**Directions for this task**
Present every line in which the string "between" appears.

---- Information supplied

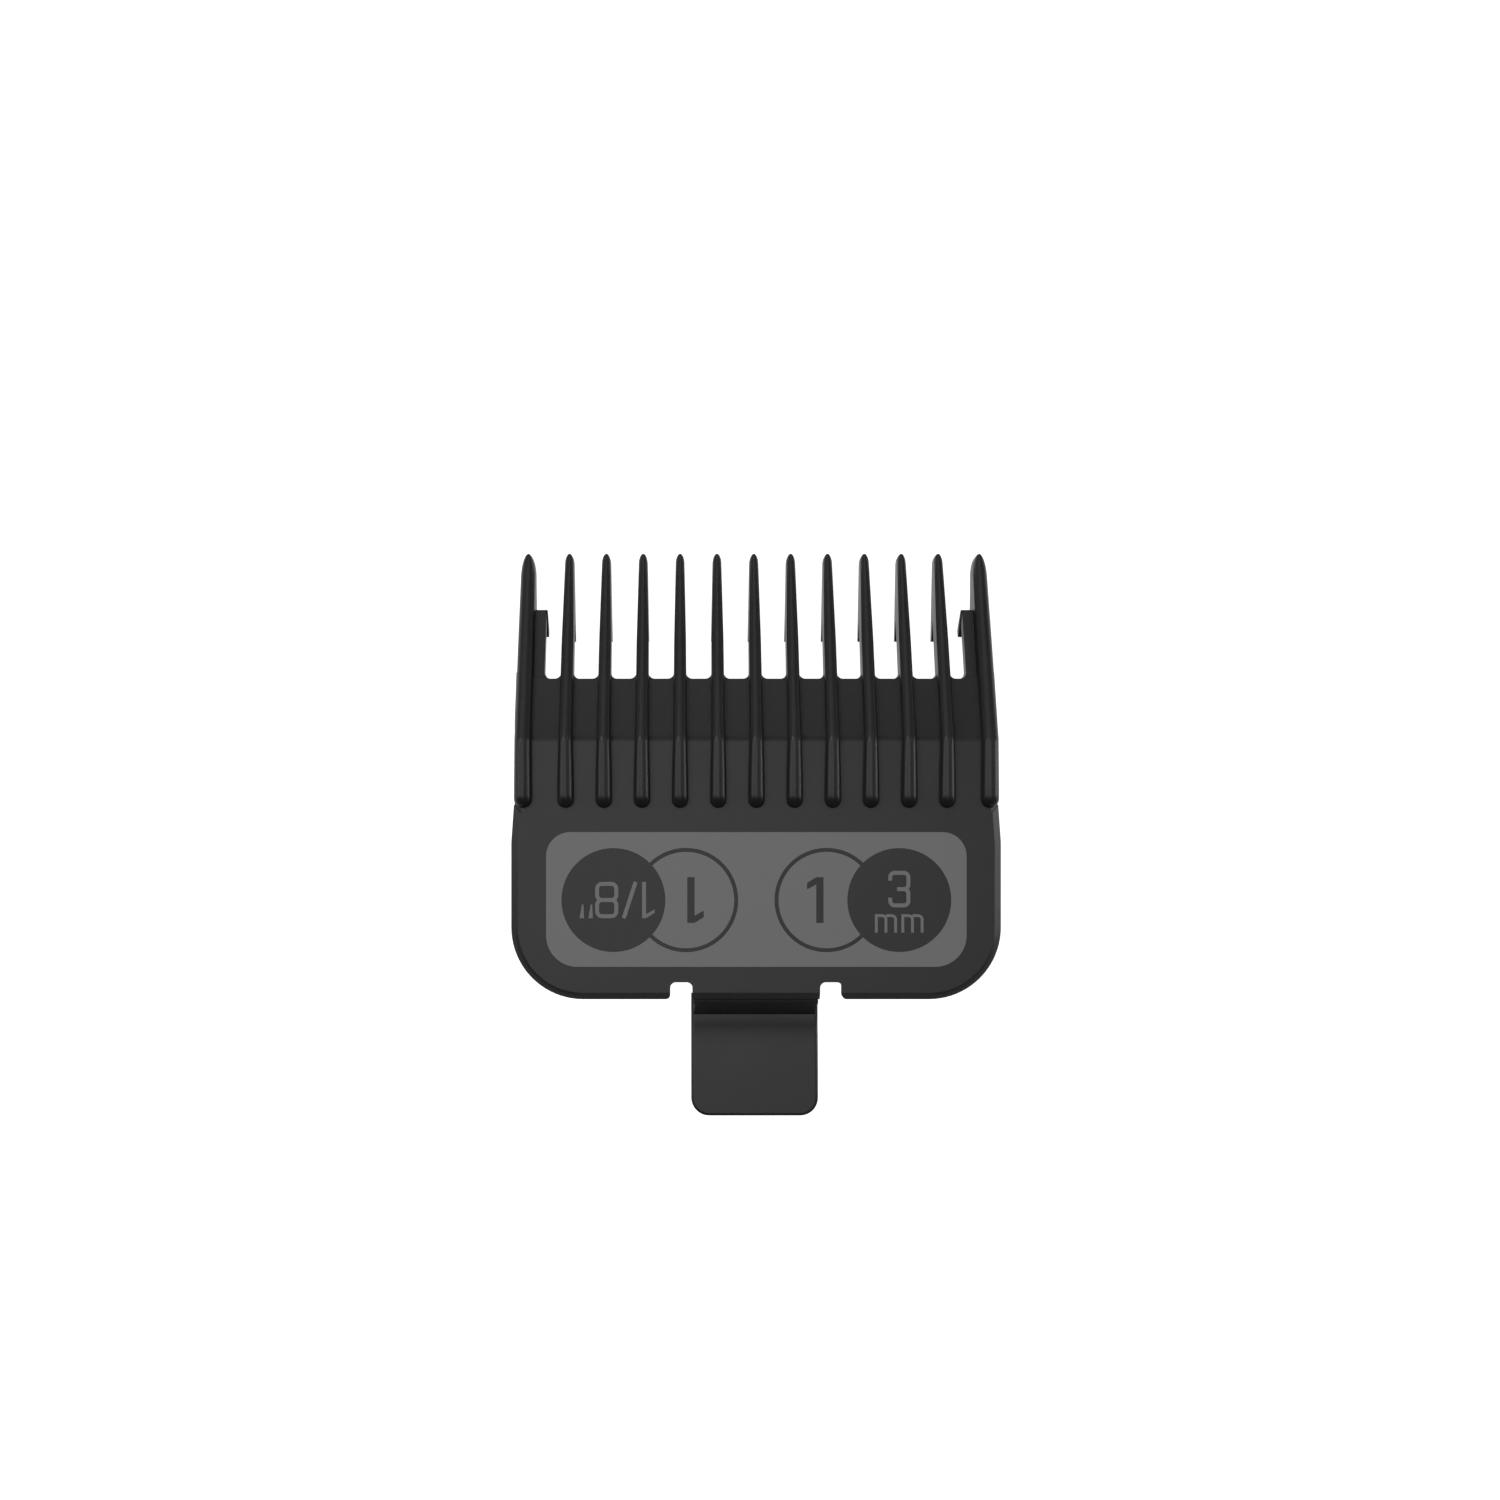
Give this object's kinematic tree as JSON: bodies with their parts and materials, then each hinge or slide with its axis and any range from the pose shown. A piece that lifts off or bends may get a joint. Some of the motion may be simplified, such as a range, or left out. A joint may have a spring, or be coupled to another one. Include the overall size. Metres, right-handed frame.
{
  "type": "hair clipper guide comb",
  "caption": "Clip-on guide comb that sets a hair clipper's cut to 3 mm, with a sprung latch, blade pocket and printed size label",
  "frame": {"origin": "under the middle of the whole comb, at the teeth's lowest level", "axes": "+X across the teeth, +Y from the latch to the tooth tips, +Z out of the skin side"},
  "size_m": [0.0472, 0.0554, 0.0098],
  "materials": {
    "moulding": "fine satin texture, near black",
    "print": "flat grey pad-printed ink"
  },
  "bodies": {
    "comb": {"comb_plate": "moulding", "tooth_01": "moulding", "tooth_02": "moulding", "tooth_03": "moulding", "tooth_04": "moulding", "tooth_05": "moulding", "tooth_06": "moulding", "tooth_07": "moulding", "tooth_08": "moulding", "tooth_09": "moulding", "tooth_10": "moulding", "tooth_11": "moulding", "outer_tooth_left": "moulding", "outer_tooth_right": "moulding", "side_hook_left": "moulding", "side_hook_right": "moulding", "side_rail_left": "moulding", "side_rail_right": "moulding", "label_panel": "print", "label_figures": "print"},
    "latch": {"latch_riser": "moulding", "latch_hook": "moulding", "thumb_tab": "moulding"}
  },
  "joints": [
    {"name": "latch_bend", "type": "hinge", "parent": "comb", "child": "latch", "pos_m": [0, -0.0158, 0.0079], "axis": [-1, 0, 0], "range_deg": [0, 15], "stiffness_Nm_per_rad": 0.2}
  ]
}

--------
---- Information supplied

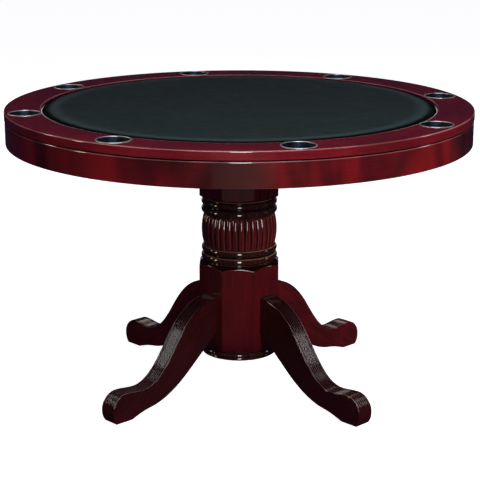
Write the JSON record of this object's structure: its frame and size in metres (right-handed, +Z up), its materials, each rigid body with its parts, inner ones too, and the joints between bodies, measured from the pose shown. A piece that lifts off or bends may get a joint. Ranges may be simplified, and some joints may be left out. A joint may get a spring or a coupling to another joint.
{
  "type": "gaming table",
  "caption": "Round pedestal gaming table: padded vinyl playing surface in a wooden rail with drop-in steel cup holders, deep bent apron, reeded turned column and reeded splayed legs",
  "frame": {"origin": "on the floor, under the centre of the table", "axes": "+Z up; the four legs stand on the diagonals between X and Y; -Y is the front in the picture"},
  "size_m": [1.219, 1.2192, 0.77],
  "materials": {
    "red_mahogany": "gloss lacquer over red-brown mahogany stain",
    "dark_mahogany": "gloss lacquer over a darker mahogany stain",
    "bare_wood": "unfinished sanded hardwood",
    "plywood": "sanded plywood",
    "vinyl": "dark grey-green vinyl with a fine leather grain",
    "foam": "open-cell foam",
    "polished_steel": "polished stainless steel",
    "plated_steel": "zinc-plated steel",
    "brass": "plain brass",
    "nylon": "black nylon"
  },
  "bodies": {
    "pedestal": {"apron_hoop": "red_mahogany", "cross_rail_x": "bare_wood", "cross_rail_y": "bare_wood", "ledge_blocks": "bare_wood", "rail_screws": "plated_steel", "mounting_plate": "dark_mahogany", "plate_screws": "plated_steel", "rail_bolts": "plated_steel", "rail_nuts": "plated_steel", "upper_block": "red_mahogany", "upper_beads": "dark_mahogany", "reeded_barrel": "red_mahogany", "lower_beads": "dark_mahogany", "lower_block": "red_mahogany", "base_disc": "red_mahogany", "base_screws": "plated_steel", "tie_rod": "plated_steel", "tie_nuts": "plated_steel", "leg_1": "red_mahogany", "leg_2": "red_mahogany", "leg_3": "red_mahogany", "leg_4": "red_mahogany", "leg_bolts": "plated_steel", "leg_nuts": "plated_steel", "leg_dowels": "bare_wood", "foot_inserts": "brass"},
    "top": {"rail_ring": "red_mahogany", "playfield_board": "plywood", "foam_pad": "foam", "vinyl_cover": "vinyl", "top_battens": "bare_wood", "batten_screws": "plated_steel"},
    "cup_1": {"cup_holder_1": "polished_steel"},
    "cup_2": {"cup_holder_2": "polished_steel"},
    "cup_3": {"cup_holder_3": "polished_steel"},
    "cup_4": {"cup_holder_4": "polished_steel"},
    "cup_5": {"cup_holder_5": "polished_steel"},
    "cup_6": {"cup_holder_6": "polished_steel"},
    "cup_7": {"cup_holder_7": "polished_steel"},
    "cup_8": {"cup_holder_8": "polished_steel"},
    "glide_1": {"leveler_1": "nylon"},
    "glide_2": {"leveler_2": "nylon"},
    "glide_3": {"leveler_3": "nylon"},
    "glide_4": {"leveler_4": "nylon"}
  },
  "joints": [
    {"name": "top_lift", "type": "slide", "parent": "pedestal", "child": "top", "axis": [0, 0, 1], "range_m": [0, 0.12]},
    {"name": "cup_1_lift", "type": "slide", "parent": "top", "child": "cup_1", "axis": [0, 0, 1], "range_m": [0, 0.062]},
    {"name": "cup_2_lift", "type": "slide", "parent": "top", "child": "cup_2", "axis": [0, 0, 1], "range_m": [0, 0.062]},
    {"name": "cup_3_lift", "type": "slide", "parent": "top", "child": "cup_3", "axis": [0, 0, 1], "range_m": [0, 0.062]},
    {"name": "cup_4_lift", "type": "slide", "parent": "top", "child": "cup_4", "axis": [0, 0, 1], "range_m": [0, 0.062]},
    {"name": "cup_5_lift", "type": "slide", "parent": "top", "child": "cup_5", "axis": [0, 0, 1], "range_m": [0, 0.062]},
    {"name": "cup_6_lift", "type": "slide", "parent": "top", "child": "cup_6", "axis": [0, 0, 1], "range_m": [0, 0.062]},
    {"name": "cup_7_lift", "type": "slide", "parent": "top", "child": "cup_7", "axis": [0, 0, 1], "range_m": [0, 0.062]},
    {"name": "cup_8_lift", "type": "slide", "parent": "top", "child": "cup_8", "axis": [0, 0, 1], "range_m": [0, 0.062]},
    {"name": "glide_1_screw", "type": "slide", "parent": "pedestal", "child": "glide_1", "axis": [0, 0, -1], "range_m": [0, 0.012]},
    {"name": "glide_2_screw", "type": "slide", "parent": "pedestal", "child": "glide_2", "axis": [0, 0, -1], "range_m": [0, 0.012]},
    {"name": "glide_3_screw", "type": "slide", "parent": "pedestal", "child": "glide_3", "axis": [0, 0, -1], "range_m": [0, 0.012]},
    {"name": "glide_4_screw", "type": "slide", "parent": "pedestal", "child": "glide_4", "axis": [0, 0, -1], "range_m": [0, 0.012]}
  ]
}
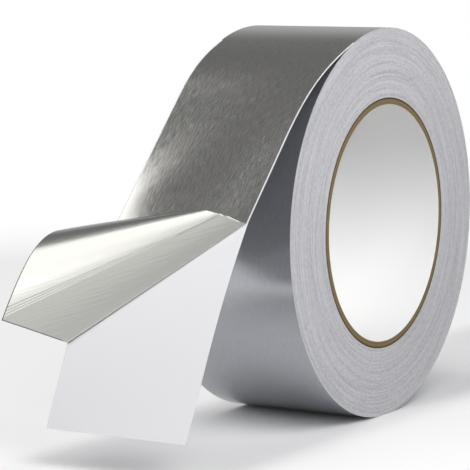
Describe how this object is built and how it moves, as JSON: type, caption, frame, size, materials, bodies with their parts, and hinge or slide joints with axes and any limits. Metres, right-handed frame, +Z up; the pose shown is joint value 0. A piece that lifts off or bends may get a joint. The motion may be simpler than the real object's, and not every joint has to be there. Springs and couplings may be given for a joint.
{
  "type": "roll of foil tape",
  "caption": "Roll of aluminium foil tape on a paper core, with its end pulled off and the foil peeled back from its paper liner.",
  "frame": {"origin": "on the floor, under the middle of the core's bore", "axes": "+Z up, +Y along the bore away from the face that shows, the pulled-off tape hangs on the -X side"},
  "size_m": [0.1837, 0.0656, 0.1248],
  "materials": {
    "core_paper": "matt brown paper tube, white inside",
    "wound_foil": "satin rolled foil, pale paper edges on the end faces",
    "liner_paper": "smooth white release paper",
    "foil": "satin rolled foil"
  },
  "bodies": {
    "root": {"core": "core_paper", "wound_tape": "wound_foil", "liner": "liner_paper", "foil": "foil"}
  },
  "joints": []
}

--------

**Answer to the problem**
Write the JSON record of this object's structure: its frame and size in metres (right-handed, +Z up), its materials, each rigid body with its parts, inner ones too, and the joints between bodies, measured from the pose shown. A piece that lifts off or bends may get a joint. Ranges may be simplified, and some joints may be left out. A joint may get a spring or a coupling to another joint.
  "frame": {"origin": "on the floor, under the centre of the table", "axes": "+Z up; the four legs stand on the diagonals between X and Y; -Y is the front in the picture"},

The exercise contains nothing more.